**What is needed**
Output the material below in its entirety, exactly as given.

**Source material**

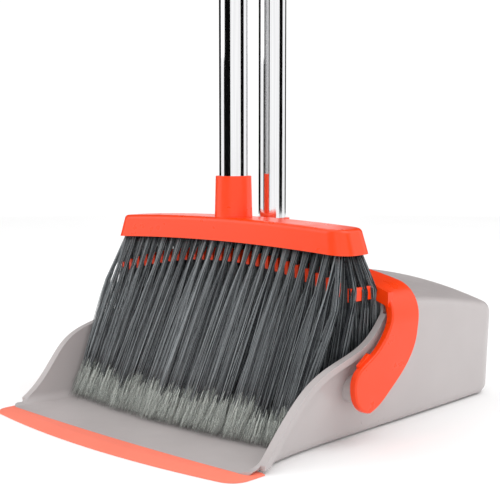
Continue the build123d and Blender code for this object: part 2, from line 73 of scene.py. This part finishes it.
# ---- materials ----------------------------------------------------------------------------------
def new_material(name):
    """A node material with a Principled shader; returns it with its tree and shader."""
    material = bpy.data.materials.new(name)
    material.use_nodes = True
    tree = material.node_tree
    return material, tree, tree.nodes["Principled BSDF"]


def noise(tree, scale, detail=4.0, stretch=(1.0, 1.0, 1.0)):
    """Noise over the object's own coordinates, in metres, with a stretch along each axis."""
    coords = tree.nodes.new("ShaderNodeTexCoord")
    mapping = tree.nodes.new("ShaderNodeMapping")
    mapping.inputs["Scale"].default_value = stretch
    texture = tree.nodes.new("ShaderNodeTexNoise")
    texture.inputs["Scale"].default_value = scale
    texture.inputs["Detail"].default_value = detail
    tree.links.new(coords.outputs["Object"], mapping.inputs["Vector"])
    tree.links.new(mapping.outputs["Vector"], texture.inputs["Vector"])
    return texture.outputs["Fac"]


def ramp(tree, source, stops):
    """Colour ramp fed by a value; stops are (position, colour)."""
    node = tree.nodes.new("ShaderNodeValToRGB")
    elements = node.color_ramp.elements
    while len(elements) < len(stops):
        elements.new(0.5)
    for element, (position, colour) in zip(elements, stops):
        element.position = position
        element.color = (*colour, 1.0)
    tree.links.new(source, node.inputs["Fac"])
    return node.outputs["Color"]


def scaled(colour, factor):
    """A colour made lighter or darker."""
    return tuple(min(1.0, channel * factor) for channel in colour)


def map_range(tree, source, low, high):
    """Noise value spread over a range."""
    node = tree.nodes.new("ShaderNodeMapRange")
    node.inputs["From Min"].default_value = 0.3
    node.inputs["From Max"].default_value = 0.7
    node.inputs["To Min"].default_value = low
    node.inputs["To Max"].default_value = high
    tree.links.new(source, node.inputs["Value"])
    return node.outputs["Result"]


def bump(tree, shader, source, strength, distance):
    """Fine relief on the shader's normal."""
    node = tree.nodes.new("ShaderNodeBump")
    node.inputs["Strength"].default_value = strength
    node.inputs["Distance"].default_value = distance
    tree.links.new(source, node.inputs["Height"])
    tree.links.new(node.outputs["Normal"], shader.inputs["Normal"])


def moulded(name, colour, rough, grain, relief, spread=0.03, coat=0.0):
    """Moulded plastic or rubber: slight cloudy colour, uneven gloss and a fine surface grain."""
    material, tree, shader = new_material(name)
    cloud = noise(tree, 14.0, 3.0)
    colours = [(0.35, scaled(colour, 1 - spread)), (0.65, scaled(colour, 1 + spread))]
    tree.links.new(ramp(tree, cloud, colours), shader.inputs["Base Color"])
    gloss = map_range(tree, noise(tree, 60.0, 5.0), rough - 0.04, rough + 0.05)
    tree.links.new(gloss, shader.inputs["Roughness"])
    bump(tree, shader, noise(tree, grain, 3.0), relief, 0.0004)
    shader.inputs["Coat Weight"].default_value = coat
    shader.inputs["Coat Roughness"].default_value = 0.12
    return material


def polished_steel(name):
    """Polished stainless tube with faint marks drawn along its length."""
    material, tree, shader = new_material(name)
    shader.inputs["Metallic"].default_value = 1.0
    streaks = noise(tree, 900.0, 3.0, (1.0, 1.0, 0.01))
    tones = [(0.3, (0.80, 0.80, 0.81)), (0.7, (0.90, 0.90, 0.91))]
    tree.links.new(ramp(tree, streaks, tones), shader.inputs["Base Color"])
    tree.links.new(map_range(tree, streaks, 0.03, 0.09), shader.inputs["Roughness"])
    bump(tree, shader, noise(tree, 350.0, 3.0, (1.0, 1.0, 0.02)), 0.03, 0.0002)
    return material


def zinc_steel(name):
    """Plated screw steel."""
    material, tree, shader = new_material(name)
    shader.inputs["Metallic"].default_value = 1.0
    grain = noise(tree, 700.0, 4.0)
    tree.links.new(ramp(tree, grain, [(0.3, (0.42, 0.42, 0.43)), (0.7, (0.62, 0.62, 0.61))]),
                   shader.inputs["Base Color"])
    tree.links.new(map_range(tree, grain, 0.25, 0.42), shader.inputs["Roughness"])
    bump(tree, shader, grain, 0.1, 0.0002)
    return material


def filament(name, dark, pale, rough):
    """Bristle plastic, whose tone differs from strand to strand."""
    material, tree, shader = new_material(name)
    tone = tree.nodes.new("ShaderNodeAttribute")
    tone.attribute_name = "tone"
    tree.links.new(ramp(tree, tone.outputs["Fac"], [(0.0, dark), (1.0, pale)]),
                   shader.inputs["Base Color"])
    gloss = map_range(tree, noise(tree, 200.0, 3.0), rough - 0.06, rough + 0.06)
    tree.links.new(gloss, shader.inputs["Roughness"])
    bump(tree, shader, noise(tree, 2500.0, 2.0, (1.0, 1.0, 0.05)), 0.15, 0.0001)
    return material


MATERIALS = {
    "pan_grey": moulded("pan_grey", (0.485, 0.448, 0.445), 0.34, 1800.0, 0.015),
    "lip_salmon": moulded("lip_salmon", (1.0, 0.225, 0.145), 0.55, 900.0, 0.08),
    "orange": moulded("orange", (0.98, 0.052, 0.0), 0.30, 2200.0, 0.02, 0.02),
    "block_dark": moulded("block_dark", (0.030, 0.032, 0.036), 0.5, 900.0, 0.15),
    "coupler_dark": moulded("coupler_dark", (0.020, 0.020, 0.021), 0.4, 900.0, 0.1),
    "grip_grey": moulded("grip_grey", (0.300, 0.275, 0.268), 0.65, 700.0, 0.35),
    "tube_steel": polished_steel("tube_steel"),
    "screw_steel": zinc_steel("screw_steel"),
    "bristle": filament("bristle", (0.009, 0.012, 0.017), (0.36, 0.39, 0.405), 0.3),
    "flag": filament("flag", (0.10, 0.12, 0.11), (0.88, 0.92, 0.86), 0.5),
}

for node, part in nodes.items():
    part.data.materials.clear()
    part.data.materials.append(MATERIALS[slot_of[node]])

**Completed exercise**
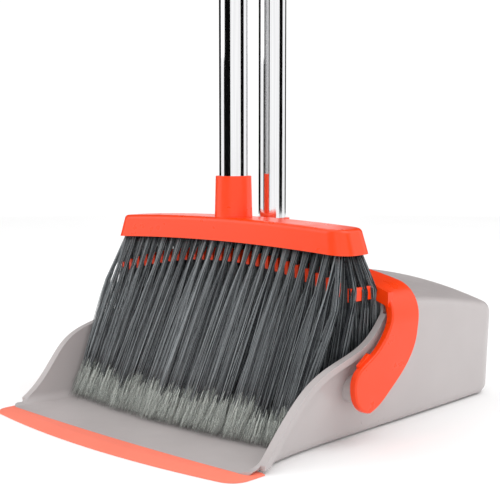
Continue the build123d and Blender code for this object: part 2, from line 73 of scene.py. This part finishes it.
# ---- materials ----------------------------------------------------------------------------------
def new_material(name):
    """A node material with a Principled shader; returns it with its tree and shader."""
    material = bpy.data.materials.new(name)
    material.use_nodes = True
    tree = material.node_tree
    return material, tree, tree.nodes["Principled BSDF"]


def noise(tree, scale, detail=4.0, stretch=(1.0, 1.0, 1.0)):
    """Noise over the object's own coordinates, in metres, with a stretch along each axis."""
    coords = tree.nodes.new("ShaderNodeTexCoord")
    mapping = tree.nodes.new("ShaderNodeMapping")
    mapping.inputs["Scale"].default_value = stretch
    texture = tree.nodes.new("ShaderNodeTexNoise")
    texture.inputs["Scale"].default_value = scale
    texture.inputs["Detail"].default_value = detail
    tree.links.new(coords.outputs["Object"], mapping.inputs["Vector"])
    tree.links.new(mapping.outputs["Vector"], texture.inputs["Vector"])
    return texture.outputs["Fac"]


def ramp(tree, source, stops):
    """Colour ramp fed by a value; stops are (position, colour)."""
    node = tree.nodes.new("ShaderNodeValToRGB")
    elements = node.color_ramp.elements
    while len(elements) < len(stops):
        elements.new(0.5)
    for element, (position, colour) in zip(elements, stops):
        element.position = position
        element.color = (*colour, 1.0)
    tree.links.new(source, node.inputs["Fac"])
    return node.outputs["Color"]


def scaled(colour, factor):
    """A colour made lighter or darker."""
    return tuple(min(1.0, channel * factor) for channel in colour)


def map_range(tree, source, low, high):
    """Noise value spread over a range."""
    node = tree.nodes.new("ShaderNodeMapRange")
    node.inputs["From Min"].default_value = 0.3
    node.inputs["From Max"].default_value = 0.7
    node.inputs["To Min"].default_value = low
    node.inputs["To Max"].default_value = high
    tree.links.new(source, node.inputs["Value"])
    return node.outputs["Result"]


def bump(tree, shader, source, strength, distance):
    """Fine relief on the shader's normal."""
    node = tree.nodes.new("ShaderNodeBump")
    node.inputs["Strength"].default_value = strength
    node.inputs["Distance"].default_value = distance
    tree.links.new(source, node.inputs["Height"])
    tree.links.new(node.outputs["Normal"], shader.inputs["Normal"])


def moulded(name, colour, rough, grain, relief, spread=0.03, coat=0.0):
    """Moulded plastic or rubber: slight cloudy colour, uneven gloss and a fine surface grain."""
    material, tree, shader = new_material(name)
    cloud = noise(tree, 14.0, 3.0)
    colours = [(0.35, scaled(colour, 1 - spread)), (0.65, scaled(colour, 1 + spread))]
    tree.links.new(ramp(tree, cloud, colours), shader.inputs["Base Color"])
    gloss = map_range(tree, noise(tree, 60.0, 5.0), rough - 0.04, rough + 0.05)
    tree.links.new(gloss, shader.inputs["Roughness"])
    bump(tree, shader, noise(tree, grain, 3.0), relief, 0.0004)
    shader.inputs["Coat Weight"].default_value = coat
    shader.inputs["Coat Roughness"].default_value = 0.12
    return material


def polished_steel(name):
    """Polished stainless tube with faint marks drawn along its length."""
    material, tree, shader = new_material(name)
    shader.inputs["Metallic"].default_value = 1.0
    streaks = noise(tree, 900.0, 3.0, (1.0, 1.0, 0.01))
    tones = [(0.3, (0.80, 0.80, 0.81)), (0.7, (0.90, 0.90, 0.91))]
    tree.links.new(ramp(tree, streaks, tones), shader.inputs["Base Color"])
    tree.links.new(map_range(tree, streaks, 0.03, 0.09), shader.inputs["Roughness"])
    bump(tree, shader, noise(tree, 350.0, 3.0, (1.0, 1.0, 0.02)), 0.03, 0.0002)
    return material


def zinc_steel(name):
    """Plated screw steel."""
    material, tree, shader = new_material(name)
    shader.inputs["Metallic"].default_value = 1.0
    grain = noise(tree, 700.0, 4.0)
    tree.links.new(ramp(tree, grain, [(0.3, (0.42, 0.42, 0.43)), (0.7, (0.62, 0.62, 0.61))]),
                   shader.inputs["Base Color"])
    tree.links.new(map_range(tree, grain, 0.25, 0.42), shader.inputs["Roughness"])
    bump(tree, shader, grain, 0.1, 0.0002)
    return material


def filament(name, dark, pale, rough):
    """Bristle plastic, whose tone differs from strand to strand."""
    material, tree, shader = new_material(name)
    tone = tree.nodes.new("ShaderNodeAttribute")
    tone.attribute_name = "tone"
    tree.links.new(ramp(tree, tone.outputs["Fac"], [(0.0, dark), (1.0, pale)]),
                   shader.inputs["Base Color"])
    gloss = map_range(tree, noise(tree, 200.0, 3.0), rough - 0.06, rough + 0.06)
    tree.links.new(gloss, shader.inputs["Roughness"])
    bump(tree, shader, noise(tree, 2500.0, 2.0, (1.0, 1.0, 0.05)), 0.15, 0.0001)
    return material


MATERIALS = {
    "pan_grey": moulded("pan_grey", (0.485, 0.448, 0.445), 0.34, 1800.0, 0.015),
    "lip_salmon": moulded("lip_salmon", (1.0, 0.225, 0.145), 0.55, 900.0, 0.08),
    "orange": moulded("orange", (0.98, 0.052, 0.0), 0.30, 2200.0, 0.02, 0.02),
    "block_dark": moulded("block_dark", (0.030, 0.032, 0.036), 0.5, 900.0, 0.15),
    "coupler_dark": moulded("coupler_dark", (0.020, 0.020, 0.021), 0.4, 900.0, 0.1),
    "grip_grey": moulded("grip_grey", (0.300, 0.275, 0.268), 0.65, 700.0, 0.35),
    "tube_steel": polished_steel("tube_steel"),
    "screw_steel": zinc_steel("screw_steel"),
    "bristle": filament("bristle", (0.009, 0.012, 0.017), (0.36, 0.39, 0.405), 0.3),
    "flag": filament("flag", (0.10, 0.12, 0.11), (0.88, 0.92, 0.86), 0.5),
}

for node, part in nodes.items():
    part.data.materials.clear()
    part.data.materials.append(MATERIALS[slot_of[node]])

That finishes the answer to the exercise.